### Instructions for the task
Everything from the first line down to the line containing "a level surface." should be reproduced exactly; please include nothing else.

### Recorded data

▼

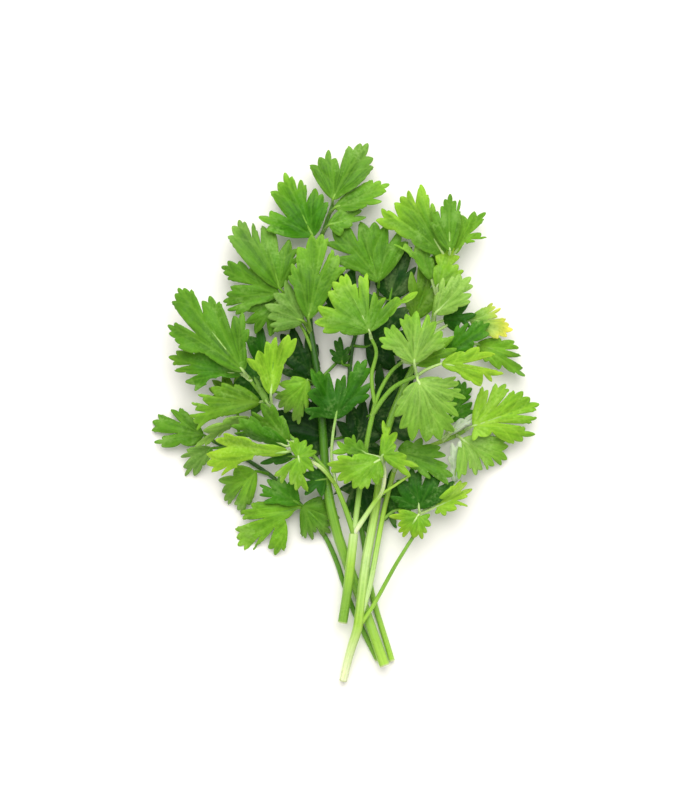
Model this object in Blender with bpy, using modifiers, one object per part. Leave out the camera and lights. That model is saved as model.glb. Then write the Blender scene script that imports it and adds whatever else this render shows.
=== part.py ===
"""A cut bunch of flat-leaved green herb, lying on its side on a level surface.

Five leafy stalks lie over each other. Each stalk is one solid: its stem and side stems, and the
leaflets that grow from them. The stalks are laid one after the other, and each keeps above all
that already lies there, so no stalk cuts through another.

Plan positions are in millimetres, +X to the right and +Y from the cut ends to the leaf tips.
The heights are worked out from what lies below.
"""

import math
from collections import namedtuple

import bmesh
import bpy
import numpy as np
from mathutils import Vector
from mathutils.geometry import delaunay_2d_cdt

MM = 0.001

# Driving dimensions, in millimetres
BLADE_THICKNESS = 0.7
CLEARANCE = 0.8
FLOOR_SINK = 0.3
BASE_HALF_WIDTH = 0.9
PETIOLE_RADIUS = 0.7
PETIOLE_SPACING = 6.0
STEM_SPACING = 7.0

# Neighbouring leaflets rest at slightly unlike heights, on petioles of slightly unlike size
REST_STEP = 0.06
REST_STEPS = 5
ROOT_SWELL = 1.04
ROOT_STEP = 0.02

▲

### Worked answer
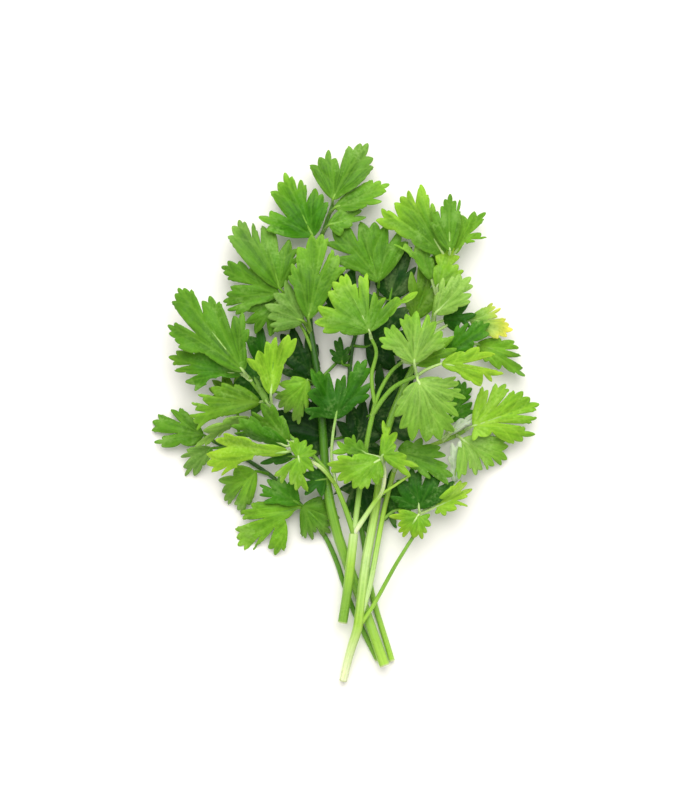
Model this object in Blender with bpy, using modifiers, one object per part. Leave out the camera and lights. That model is saved as model.glb. Then write the Blender scene script that imports it and adds whatever else this render shows.
=== part.py ===
"""A cut bunch of flat-leaved green herb, lying on its side on a level surface.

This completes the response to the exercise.